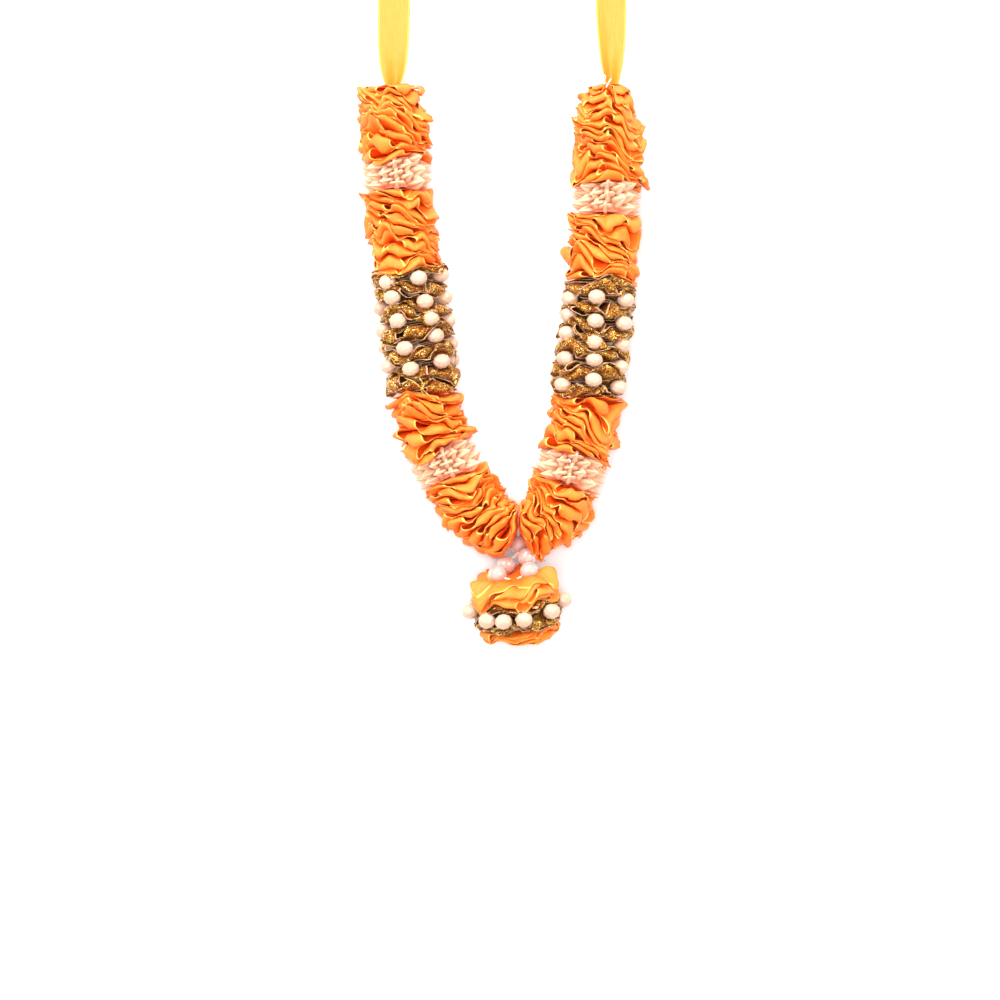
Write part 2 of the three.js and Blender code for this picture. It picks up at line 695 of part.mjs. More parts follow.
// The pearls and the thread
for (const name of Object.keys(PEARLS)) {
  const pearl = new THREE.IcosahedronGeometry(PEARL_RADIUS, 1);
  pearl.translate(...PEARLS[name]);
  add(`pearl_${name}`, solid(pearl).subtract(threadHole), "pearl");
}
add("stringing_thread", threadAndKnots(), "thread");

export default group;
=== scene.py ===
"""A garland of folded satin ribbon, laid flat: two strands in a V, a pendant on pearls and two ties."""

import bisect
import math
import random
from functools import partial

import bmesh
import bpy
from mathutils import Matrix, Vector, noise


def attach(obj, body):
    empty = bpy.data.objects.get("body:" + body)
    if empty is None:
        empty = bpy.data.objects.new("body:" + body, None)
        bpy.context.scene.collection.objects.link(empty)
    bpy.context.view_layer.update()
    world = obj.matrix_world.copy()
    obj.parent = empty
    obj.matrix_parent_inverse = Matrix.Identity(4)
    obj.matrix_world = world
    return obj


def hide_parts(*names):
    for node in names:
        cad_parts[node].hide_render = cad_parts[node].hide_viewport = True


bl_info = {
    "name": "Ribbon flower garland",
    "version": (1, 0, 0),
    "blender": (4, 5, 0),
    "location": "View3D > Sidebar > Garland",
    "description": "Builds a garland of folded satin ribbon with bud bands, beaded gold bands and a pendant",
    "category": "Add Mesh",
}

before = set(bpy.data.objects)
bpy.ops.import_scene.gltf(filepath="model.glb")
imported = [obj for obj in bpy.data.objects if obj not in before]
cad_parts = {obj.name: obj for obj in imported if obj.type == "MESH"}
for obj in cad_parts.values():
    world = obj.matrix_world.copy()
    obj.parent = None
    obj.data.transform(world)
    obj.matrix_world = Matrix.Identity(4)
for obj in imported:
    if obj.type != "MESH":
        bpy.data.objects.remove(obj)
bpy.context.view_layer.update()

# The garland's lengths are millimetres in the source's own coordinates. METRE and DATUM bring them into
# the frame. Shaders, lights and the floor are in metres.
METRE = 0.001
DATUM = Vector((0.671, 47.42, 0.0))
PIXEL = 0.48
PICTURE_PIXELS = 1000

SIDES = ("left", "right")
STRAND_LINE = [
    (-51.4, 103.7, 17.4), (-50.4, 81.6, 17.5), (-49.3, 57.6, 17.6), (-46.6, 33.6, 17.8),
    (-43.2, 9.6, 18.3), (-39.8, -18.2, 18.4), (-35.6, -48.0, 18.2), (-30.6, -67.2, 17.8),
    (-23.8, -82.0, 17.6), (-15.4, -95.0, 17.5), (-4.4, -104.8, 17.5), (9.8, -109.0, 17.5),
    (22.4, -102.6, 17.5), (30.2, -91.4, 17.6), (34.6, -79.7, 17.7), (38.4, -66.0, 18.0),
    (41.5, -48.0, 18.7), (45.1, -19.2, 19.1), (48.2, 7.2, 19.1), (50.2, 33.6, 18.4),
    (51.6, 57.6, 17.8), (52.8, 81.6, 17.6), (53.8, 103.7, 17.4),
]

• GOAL
Take the line that contains "and the thread", the line that contains "imported = [obj", and all lines between, and give them again exactly; include no other line.

• REPLY
// The pearls and the thread
for (const name of Object.keys(PEARLS)) {
  const pearl = new THREE.IcosahedronGeometry(PEARL_RADIUS, 1);
  pearl.translate(...PEARLS[name]);
  add(`pearl_${name}`, solid(pearl).subtract(threadHole), "pearl");
}
add("stringing_thread", threadAndKnots(), "thread");

export default group;
=== scene.py ===
"""A garland of folded satin ribbon, laid flat: two strands in a V, a pendant on pearls and two ties."""

import bisect
import math
import random
from functools import partial

import bmesh
import bpy
from mathutils import Matrix, Vector, noise


def attach(obj, body):
    empty = bpy.data.objects.get("body:" + body)
    if empty is None:
        empty = bpy.data.objects.new("body:" + body, None)
        bpy.context.scene.collection.objects.link(empty)
    bpy.context.view_layer.update()
    world = obj.matrix_world.copy()
    obj.parent = empty
    obj.matrix_parent_inverse = Matrix.Identity(4)
    obj.matrix_world = world
    return obj


def hide_parts(*names):
    for node in names:
        cad_parts[node].hide_render = cad_parts[node].hide_viewport = True


bl_info = {
    "name": "Ribbon flower garland",
    "version": (1, 0, 0),
    "blender": (4, 5, 0),
    "location": "View3D > Sidebar > Garland",
    "description": "Builds a garland of folded satin ribbon with bud bands, beaded gold bands and a pendant",
    "category": "Add Mesh",
}

before = set(bpy.data.objects)
bpy.ops.import_scene.gltf(filepath="model.glb")
imported = [obj for obj in bpy.data.objects if obj not in before]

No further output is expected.